The Handbook gives policy makers a strategy to cut through the endless irrelevant details of the debate. There are many points where the science of Global Warming is open to challenge (that’s how science works), but debating each one becomes an endless path of swapping tit for tat detail. If you enjoy that kind of stimulating discussion, go for it, but that’s not what this is about.

I want to lift the debate above the mud-slinging, pathetic ad hominem attacks, and specious argument by authority. The basic rules of logic and reasoning have been known since the Greeks. Educated adults ought to do better. Maybe one day, national curriculums will too.

“Use a surgical strike, rather than a scattergun approach”.
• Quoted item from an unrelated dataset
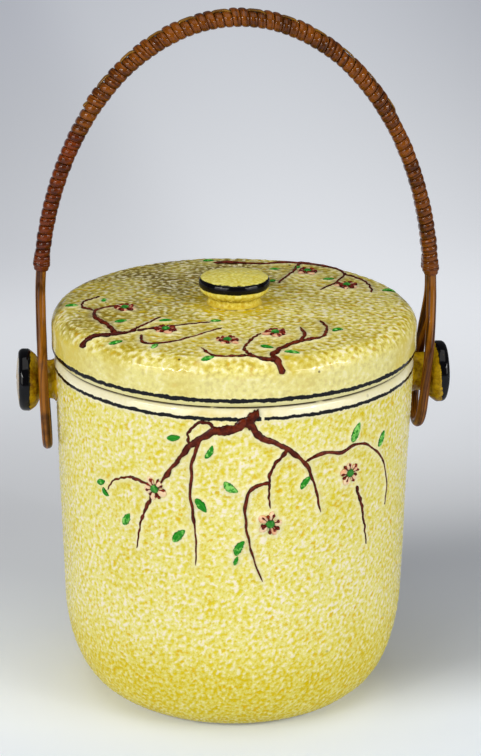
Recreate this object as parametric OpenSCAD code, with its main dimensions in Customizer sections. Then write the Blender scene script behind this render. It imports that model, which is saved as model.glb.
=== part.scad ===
// Biscuit jar of slip-cast earthenware with a lift-off lid and a rattan-bound cane handle.
// The origin is the centre of the base, +Z is up, and the two lugs stand on the X axis.

/* [Jar] */
// Outside radius of the jar at its shoulder line
jar_r = 72.5; // [60:0.5:90]
// Height of the shoulder line above the table
shoulder_z = 137.7; // [115:0.1:170]
// How much the wall narrows from the shoulder down to the base corner
wall_taper = 2.5; // [0.5:0.1:5]
// Thickness of the jar's wall
wall = 5; // [3.5:0.1:7]
// Thickness of the jar's floor
floor_t = 6; // [4.5:0.1:10]
// Width of the rounded base corner
corner_w = 20; // [12:0.5:26]
// Height of the rounded base corner
corner_h = 41; // [24:0.5:50]
// Width of the ring that the jar stands on
foot_w = 6; // [3:0.5:10]
// Depth of the hollow inside that ring
foot_recess = 1.5; // [0.5:0.1:2.5]
// How far the rim's edge rolls in from the shoulder line
rim_roll_w = 2.3; // [1:0.1:4]
// Height of the rim above the shoulder line
rim_roll_h = 4.3; // [2:0.1:8]
// How far the mouth is narrower than the inside of the wall
mouth_lip = 1.5; // [0.5:0.1:3]
// Depth of that narrower mouth, measured down from the rim
mouth_h = 14; // [11:0.5:24]

/* [Lid] */
// How far the lid's wall stands out beyond the jar's shoulder
lid_overhang = 0.8; // [0:0.1:3]
// Height of the lid's rolled lower edge, from the rim up to its painted line
lid_roll_h = 3.1; // [1.5:0.1:5]
// Height of the lid's upright wall
lid_wall_h = 8; // [4:0.5:20]
// Radius of the lid's rounded shoulder
lid_corner_r = 7.3; // [4:0.1:12]
// Rise of the lid's top from its shoulder to the knob
lid_rise = 1.1; // [0.2:0.1:8]
// Thickness of the lid
lid_t = 5; // [3.5:0.1:7]
// Depth of the flange that keeps the lid in the mouth
flange_h = 9; // [5:0.5:10.5]
// Thickness of that flange
flange_t = 4.5; // [3:0.1:6]
// Gap all round between the flange and the mouth
flange_gap = 0.8; // [0.3:0.1:1.5]

/* [Knob] */
// Radius of the knob's face
knob_r = 14.3; // [10:0.1:20]
// Radius of the knob's neck
knob_neck_r = 10.4; // [6:0.1:12]
// Radius of the knob's foot, where it is luted to the lid
knob_foot_r = 11; // [10:0.1:13]
// Height of the knob from the lid to the edge of its face
knob_h = 10.5; // [9:0.1:16]
// Height of the knob's painted edge
knob_edge_h = 3.1; // [2:0.1:4]
// Rise of the knob's face above its edge
knob_crown = 0.8; // [0.2:0.1:2]

/* [Lugs] */
// Depth of the lugs' axis below the rim
lug_drop = 11.7; // [11:0.1:40]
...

As a delegate to the UNFCCC conference in Bali 2007 it was obvious that skeptics need to be organized. The problem was not a lack of material, but rather too much to choose from. The handbook focuses on the only points that matter. Less is more.

If you want to add a link to the handbook, please link to the Global Warming page http://joannenova.com.au/wp/global-warming/, not directly to the pdf file, because it will change and grow as the news, weather or feedback warrants it. Obviously if someone can produce empirical evidence that adding extra carbon dioxide, above current atmospheric concentrations, measurably affects our climate, I’m all ears; I’ll update the handbook and change my mind.

What else would a scientist do?

Links to sources used in the Skeptics Handbook are here.

UPDATE: Feb 20 2012 –– For the petty ad hom minds who are looking for smears… I wrote the Skeptics Handbook entirely unfunded and independently. I offered it as a free PDF purely out of patriotic duty and professional concern. Those who do “science by vested-interests” presumably will become skeptics now right? (lol).

UPDATE: Feb 22 2012 — The “best” attempt to debunk the Handbook was by John Cook of un-skepticalscience. It took him two years with the help of UWA and 4 or 5 professors, and I explained why he was wrong on every point in just 4 days.